[START Input records]
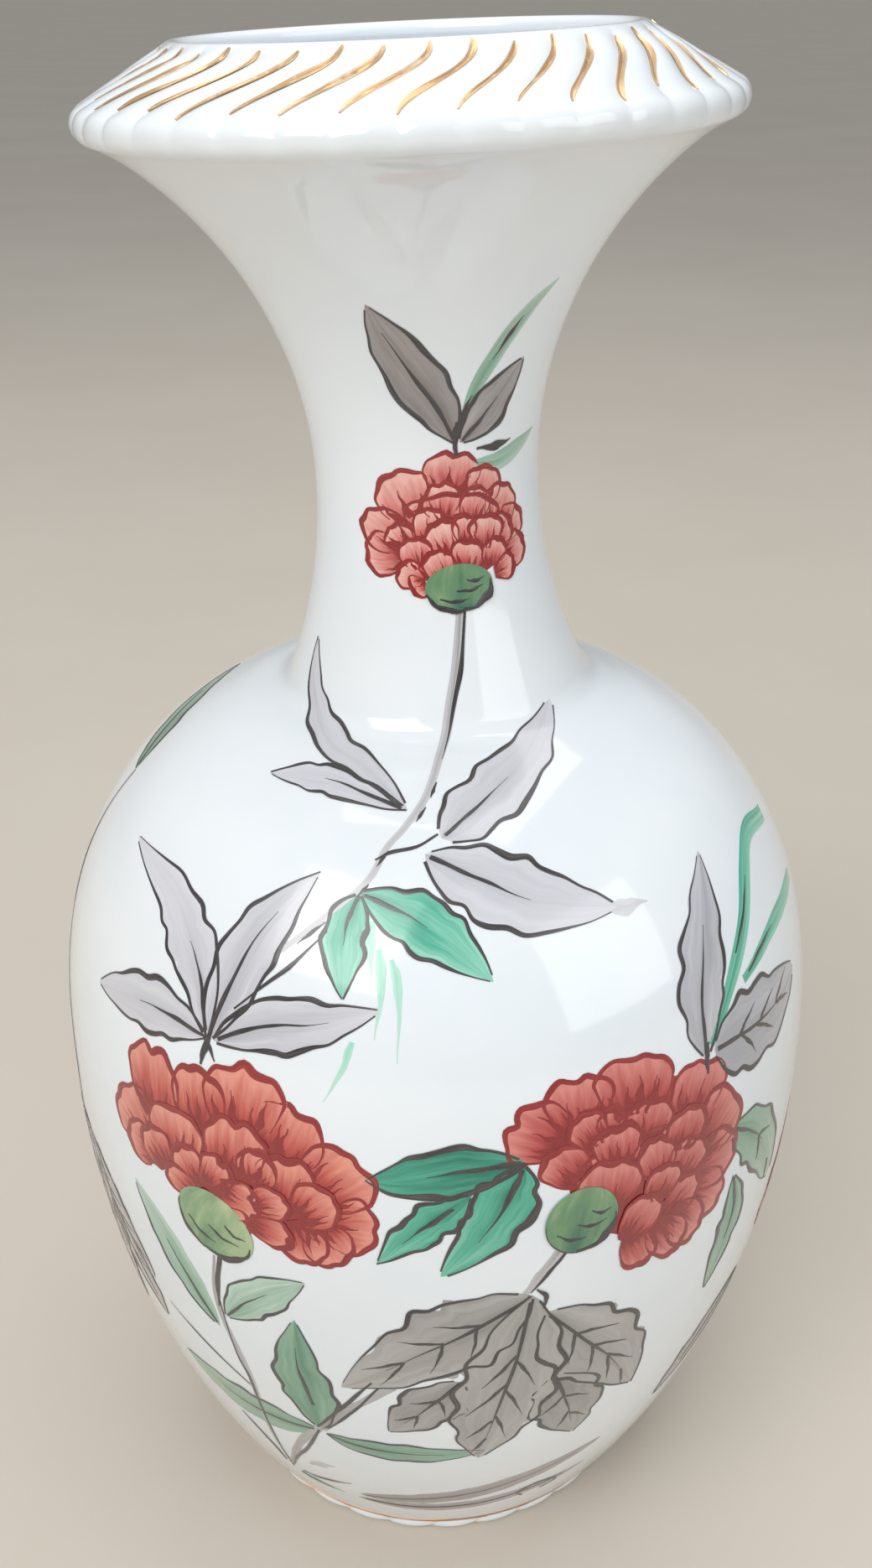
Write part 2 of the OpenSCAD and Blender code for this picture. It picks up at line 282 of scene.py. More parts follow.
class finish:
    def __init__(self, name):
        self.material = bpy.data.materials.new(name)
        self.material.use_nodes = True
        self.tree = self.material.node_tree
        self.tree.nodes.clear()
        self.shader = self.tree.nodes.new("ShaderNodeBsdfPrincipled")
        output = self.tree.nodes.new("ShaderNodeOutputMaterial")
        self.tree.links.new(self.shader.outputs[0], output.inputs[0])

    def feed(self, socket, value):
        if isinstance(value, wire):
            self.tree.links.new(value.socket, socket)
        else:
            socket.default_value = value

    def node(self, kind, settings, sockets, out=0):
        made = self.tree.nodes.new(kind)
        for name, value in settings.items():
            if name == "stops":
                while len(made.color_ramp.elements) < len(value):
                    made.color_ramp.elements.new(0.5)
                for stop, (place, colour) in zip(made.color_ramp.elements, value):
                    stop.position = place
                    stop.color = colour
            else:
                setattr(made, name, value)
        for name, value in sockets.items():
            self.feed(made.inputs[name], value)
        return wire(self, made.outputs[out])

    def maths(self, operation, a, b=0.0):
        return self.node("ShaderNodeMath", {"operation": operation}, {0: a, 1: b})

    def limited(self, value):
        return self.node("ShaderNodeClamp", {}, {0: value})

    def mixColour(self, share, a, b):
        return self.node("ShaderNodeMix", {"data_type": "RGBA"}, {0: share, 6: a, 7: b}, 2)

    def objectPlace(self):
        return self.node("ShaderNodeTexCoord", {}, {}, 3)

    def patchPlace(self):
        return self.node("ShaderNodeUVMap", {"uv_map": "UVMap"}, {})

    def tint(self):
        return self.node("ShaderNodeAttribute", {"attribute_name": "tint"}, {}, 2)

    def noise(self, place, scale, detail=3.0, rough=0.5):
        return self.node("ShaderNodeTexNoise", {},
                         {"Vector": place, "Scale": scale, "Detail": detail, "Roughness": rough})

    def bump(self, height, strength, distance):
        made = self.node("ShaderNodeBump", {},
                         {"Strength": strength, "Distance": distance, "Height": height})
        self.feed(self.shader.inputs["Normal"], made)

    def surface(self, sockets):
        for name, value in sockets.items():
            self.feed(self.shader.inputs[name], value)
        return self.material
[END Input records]
[START Input records]
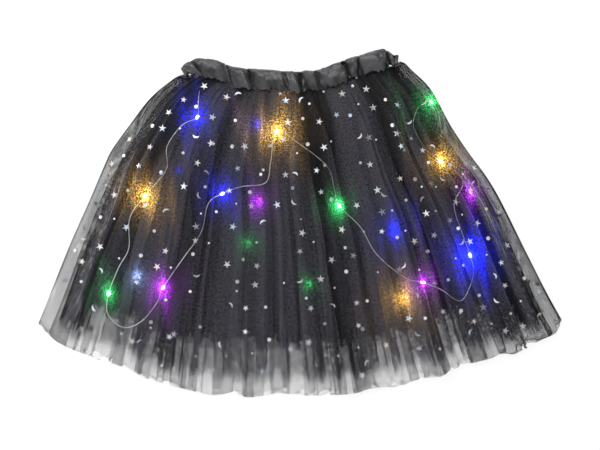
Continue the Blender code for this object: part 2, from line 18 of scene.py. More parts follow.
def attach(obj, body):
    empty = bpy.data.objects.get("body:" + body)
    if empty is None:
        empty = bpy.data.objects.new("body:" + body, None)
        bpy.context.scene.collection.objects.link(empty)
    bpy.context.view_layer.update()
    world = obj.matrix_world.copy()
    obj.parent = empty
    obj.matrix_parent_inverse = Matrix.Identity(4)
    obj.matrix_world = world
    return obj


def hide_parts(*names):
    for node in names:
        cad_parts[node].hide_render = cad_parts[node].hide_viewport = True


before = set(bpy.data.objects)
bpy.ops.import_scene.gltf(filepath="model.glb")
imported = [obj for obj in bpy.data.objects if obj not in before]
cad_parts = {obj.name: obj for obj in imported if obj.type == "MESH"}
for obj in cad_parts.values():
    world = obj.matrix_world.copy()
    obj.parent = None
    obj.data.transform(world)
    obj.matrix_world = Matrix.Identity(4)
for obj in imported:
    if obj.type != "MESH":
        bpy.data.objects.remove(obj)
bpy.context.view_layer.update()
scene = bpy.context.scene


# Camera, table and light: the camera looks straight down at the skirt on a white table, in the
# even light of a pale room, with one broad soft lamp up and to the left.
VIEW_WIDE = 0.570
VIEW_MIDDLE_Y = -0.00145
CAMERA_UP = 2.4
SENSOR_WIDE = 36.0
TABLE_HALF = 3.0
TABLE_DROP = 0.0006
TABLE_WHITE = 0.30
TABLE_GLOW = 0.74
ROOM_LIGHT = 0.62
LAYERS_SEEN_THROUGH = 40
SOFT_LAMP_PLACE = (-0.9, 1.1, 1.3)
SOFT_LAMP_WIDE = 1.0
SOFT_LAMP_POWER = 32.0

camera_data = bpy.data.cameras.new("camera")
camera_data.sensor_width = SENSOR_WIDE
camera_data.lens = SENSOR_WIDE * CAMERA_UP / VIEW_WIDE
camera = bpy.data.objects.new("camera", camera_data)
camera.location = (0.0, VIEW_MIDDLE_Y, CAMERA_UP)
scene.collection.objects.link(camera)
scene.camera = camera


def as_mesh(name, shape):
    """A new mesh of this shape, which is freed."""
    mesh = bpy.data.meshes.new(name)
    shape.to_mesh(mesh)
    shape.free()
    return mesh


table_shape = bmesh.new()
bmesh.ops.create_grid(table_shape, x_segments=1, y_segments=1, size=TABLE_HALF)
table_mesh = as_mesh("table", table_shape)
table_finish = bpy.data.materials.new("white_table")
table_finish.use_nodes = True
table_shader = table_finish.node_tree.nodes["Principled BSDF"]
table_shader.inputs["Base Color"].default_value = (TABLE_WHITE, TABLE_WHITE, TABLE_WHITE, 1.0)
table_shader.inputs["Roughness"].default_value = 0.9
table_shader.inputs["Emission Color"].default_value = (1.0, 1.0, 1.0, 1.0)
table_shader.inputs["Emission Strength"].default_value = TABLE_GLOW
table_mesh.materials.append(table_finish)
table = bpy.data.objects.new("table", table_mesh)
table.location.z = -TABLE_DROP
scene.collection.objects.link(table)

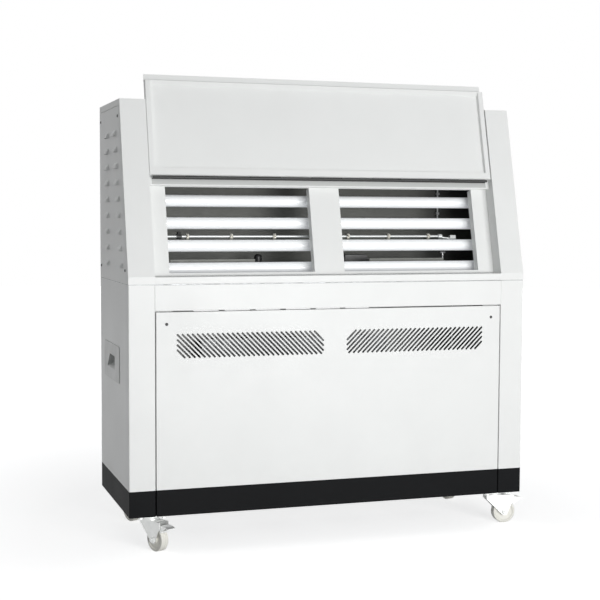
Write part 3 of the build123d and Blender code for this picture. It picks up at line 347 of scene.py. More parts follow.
[END Input records]
What to produce:
Each line from the one containing "Continue the Blender" through the one containing "for node in" must be retyped exactly, the first and last of these included.

Correct output:
Continue the Blender code for this object: part 2, from line 18 of scene.py. More parts follow.
def attach(obj, body):
    empty = bpy.data.objects.get("body:" + body)
    if empty is None:
        empty = bpy.data.objects.new("body:" + body, None)
        bpy.context.scene.collection.objects.link(empty)
    bpy.context.view_layer.update()
    world = obj.matrix_world.copy()
    obj.parent = empty
    obj.matrix_parent_inverse = Matrix.Identity(4)
    obj.matrix_world = world
    return obj


def hide_parts(*names):
    for node in names:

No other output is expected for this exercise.